Quote the listing below in its entirety.
** Start Dataset extract **
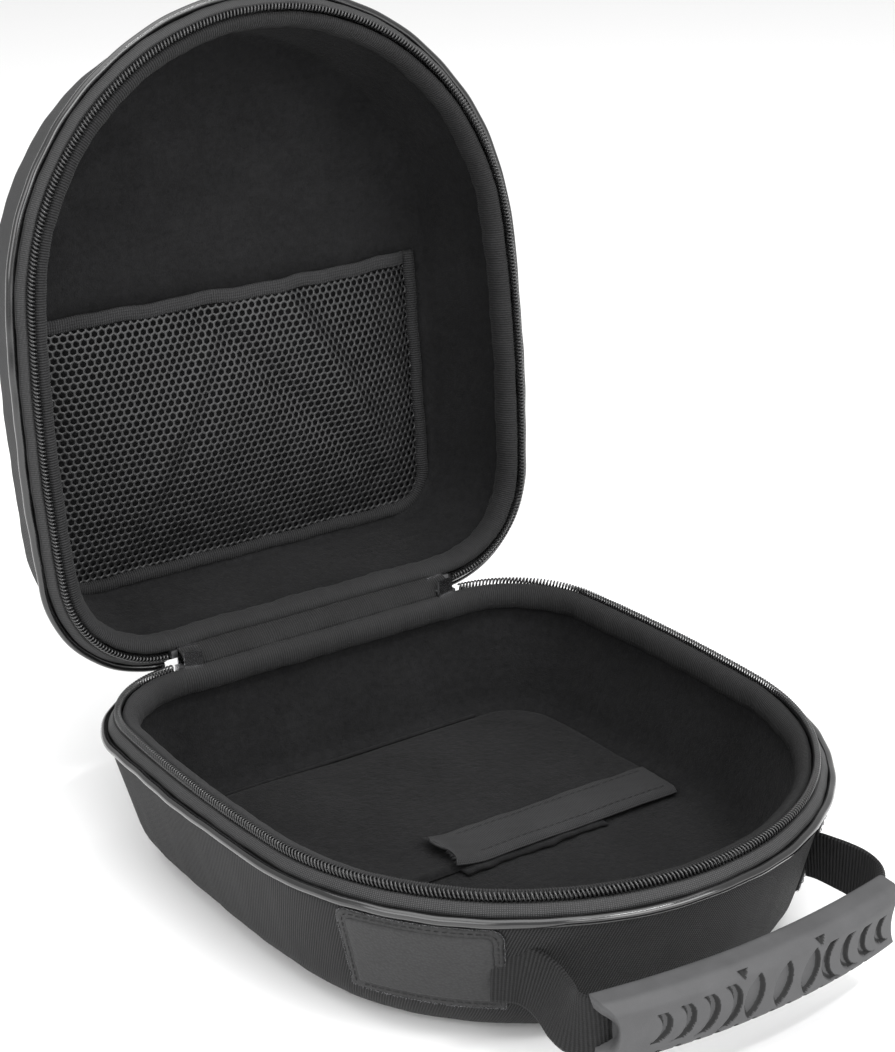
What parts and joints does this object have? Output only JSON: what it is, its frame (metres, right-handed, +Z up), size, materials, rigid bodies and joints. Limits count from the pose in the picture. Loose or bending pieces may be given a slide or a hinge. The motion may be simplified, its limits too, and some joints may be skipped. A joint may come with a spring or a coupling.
{
  "type": "headphone carrying case",
  "caption": "D-shaped hard carrying case with a zip round its rim, open lid with a net pocket, padded floor flap and a rubber-gripped strap handle at the front.",
  "frame": {"origin": "on the floor, in the middle of the base", "axes": "+X along the hinge, -Y towards the handle, +Z up"},
  "size_m": [0.2194, 0.333, 0.2937],
  "materials": {
    "cover_twill": "woven twill",
    "shell_foam": "moulded foam board",
    "lining_fleece": "short fleece",
    "binding_ribbon": "ribbed grosgrain",
    "piping_vinyl": "glossy",
    "zip_tape": "woven tape",
    "zip_nylon": "nylon coil",
    "zip_metal": "plated",
    "hinge_fabric": "woven strip",
    "pocket_mesh": "open mesh",
    "pocket_elastic": "elastic band",
    "patch_leather": "grained",
    "patch_face": "smooth",
    "webbing": "ribbed webbing",
    "grip_rubber": "matte",
    "flap_fleece": "short fleece",
    "flap_ribbon": "ribbed ribbon"
  },
  "bodies": {
    "base": {"base_shell": "shell_foam", "base_cover": "cover_twill", "base_lining": "lining_fleece", "base_binding": "binding_ribbon", "base_piping": "piping_vinyl", "base_zip_tape": "zip_tape", "base_zip_coil": "zip_nylon", "base_zip_stops": "zip_metal", "base_hinge_leaf": "hinge_fabric", "slider_left": "zip_metal", "slider_right": "zip_metal", "label_patch": "patch_leather", "label_panel": "patch_face", "anchor_patch": "patch_leather", "strap_tab_left": "webbing", "strap_tab_right": "webbing", "flap_seam": "flap_fleece"},
    "lid": {"lid_shell": "shell_foam", "lid_cover": "cover_twill", "lid_lining": "lining_fleece", "lid_binding": "binding_ribbon", "lid_piping": "piping_vinyl", "lid_zip_tape": "zip_tape", "lid_zip_coil": "zip_nylon", "lid_zip_stops": "zip_metal", "lid_hinge_leaf": "hinge_fabric", "pocket_net": "pocket_mesh", "pocket_hem": "pocket_elastic", "pocket_binding": "binding_ribbon"},
    "handle": {"strap_left": "webbing", "strap_right": "webbing", "handle_grip": "grip_rubber"},
    "flap": {"floor_flap": "flap_fleece", "flap_hem": "flap_ribbon", "flap_underlay": "flap_fleece"},
    "pull_left": {"pull_left": "zip_metal"},
    "pull_right": {"pull_right": "zip_metal"}
  },
  "joints": [
    {"name": "lid_hinge", "type": "hinge", "parent": "base", "child": "lid", "pos_m": [0, 0.115, 0.0583], "axis": [1, 0, 0], "range_deg": [0, 94.4]},
    {"name": "handle_swing", "type": "hinge", "parent": "base", "child": "handle", "pos_m": [0, -0.093, 0.031], "axis": [-1, 0, 0], "range_deg": [-20, 18]},
    {"name": "flap_lift", "type": "hinge", "parent": "base", "child": "flap", "pos_m": [0, 0.0976, 0.0073], "axis": [-1, 0, 0], "range_deg": [0, 45]},
    {"name": "pull_left_swing", "type": "hinge", "parent": "base", "child": "pull_left", "pos_m": [-0.05494, 0.11859, 0.0549], "axis": [0.9863, -0.165, 0], "range_deg": [0, 60]},
    {"name": "pull_right_swing", "type": "hinge", "parent": "base", "child": "pull_right", "pos_m": [0.05494, 0.11859, 0.0549], "axis": [0.9863, 0.165, 0], "range_deg": [0, 60]}
  ]
}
** End Dataset extract **
**Solved problem**
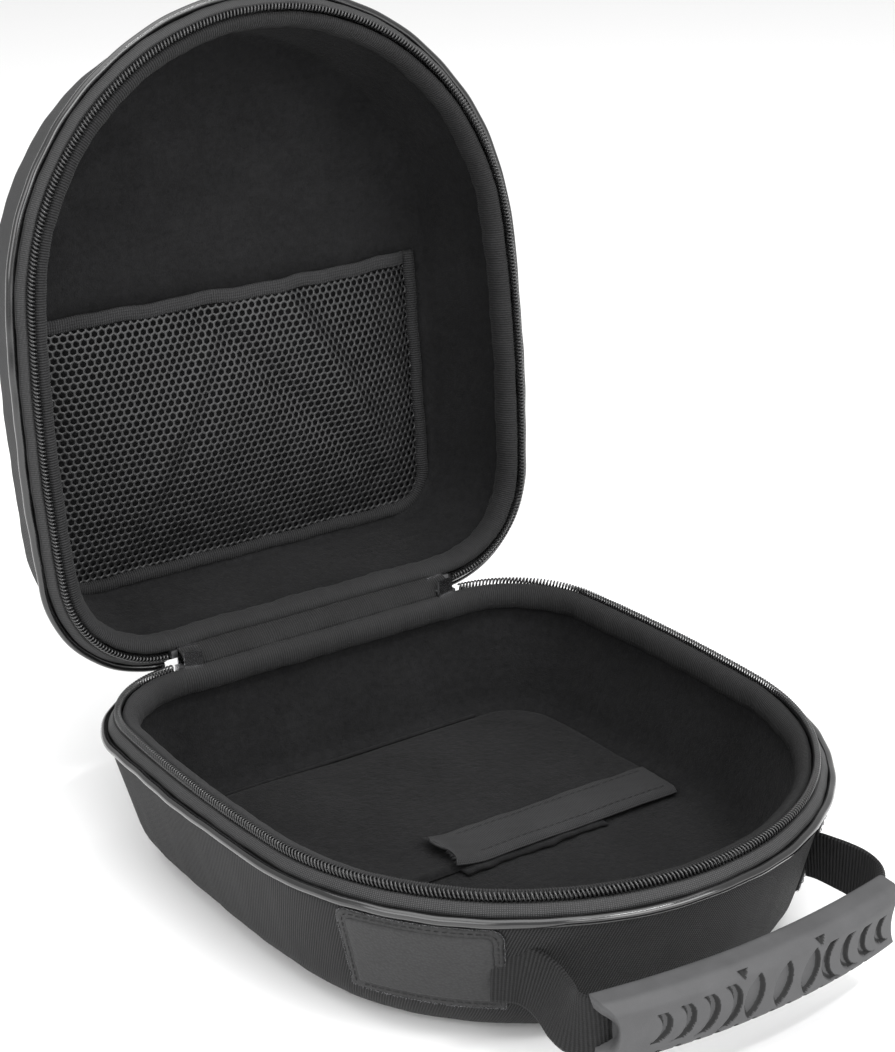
What parts and joints does this object have? Output only JSON: what it is, its frame (metres, right-handed, +Z up), size, materials, rigid bodies and joints. Limits count from the pose in the picture. Loose or bending pieces may be given a slide or a hinge. The motion may be simplified, its limits too, and some joints may be skipped. A joint may come with a spring or a coupling.
{
  "type": "headphone carrying case",
  "caption": "D-shaped hard carrying case with a zip round its rim, open lid with a net pocket, padded floor flap and a rubber-gripped strap handle at the front.",
  "frame": {"origin": "on the floor, in the middle of the base", "axes": "+X along the hinge, -Y towards the handle, +Z up"},
  "size_m": [0.2194, 0.333, 0.2937],
  "materials": {
    "cover_twill": "woven twill",
    "shell_foam": "moulded foam board",
    "lining_fleece": "short fleece",
    "binding_ribbon": "ribbed grosgrain",
    "piping_vinyl": "glossy",
    "zip_tape": "woven tape",
    "zip_nylon": "nylon coil",
    "zip_metal": "plated",
    "hinge_fabric": "woven strip",
    "pocket_mesh": "open mesh",
    "pocket_elastic": "elastic band",
    "patch_leather": "grained",
    "patch_face": "smooth",
    "webbing": "ribbed webbing",
    "grip_rubber": "matte",
    "flap_fleece": "short fleece",
    "flap_ribbon": "ribbed ribbon"
  },
  "bodies": {
    "base": {"base_shell": "shell_foam", "base_cover": "cover_twill", "base_lining": "lining_fleece", "base_binding": "binding_ribbon", "base_piping": "piping_vinyl", "base_zip_tape": "zip_tape", "base_zip_coil": "zip_nylon", "base_zip_stops": "zip_metal", "base_hinge_leaf": "hinge_fabric", "slider_left": "zip_metal", "slider_right": "zip_metal", "label_patch": "patch_leather", "label_panel": "patch_face", "anchor_patch": "patch_leather", "strap_tab_left": "webbing", "strap_tab_right": "webbing", "flap_seam": "flap_fleece"},
    "lid": {"lid_shell": "shell_foam", "lid_cover": "cover_twill", "lid_lining": "lining_fleece", "lid_binding": "binding_ribbon", "lid_piping": "piping_vinyl", "lid_zip_tape": "zip_tape", "lid_zip_coil": "zip_nylon", "lid_zip_stops": "zip_metal", "lid_hinge_leaf": "hinge_fabric", "pocket_net": "pocket_mesh", "pocket_hem": "pocket_elastic", "pocket_binding": "binding_ribbon"},
    "handle": {"strap_left": "webbing", "strap_right": "webbing", "handle_grip": "grip_rubber"},
    "flap": {"floor_flap": "flap_fleece", "flap_hem": "flap_ribbon", "flap_underlay": "flap_fleece"},
    "pull_left": {"pull_left": "zip_metal"},
    "pull_right": {"pull_right": "zip_metal"}
  },
  "joints": [
    {"name": "lid_hinge", "type": "hinge", "parent": "base", "child": "lid", "pos_m": [0, 0.115, 0.0583], "axis": [1, 0, 0], "range_deg": [0, 94.4]},
    {"name": "handle_swing", "type": "hinge", "parent": "base", "child": "handle", "pos_m": [0, -0.093, 0.031], "axis": [-1, 0, 0], "range_deg": [-20, 18]},
    {"name": "flap_lift", "type": "hinge", "parent": "base", "child": "flap", "pos_m": [0, 0.0976, 0.0073], "axis": [-1, 0, 0], "range_deg": [0, 45]},
    {"name": "pull_left_swing", "type": "hinge", "parent": "base", "child": "pull_left", "pos_m": [-0.05494, 0.11859, 0.0549], "axis": [0.9863, -0.165, 0], "range_deg": [0, 60]},
    {"name": "pull_right_swing", "type": "hinge", "parent": "base", "child": "pull_right", "pos_m": [0.05494, 0.11859, 0.0549], "axis": [0.9863, 0.165, 0], "range_deg": [0, 60]}
  ]
}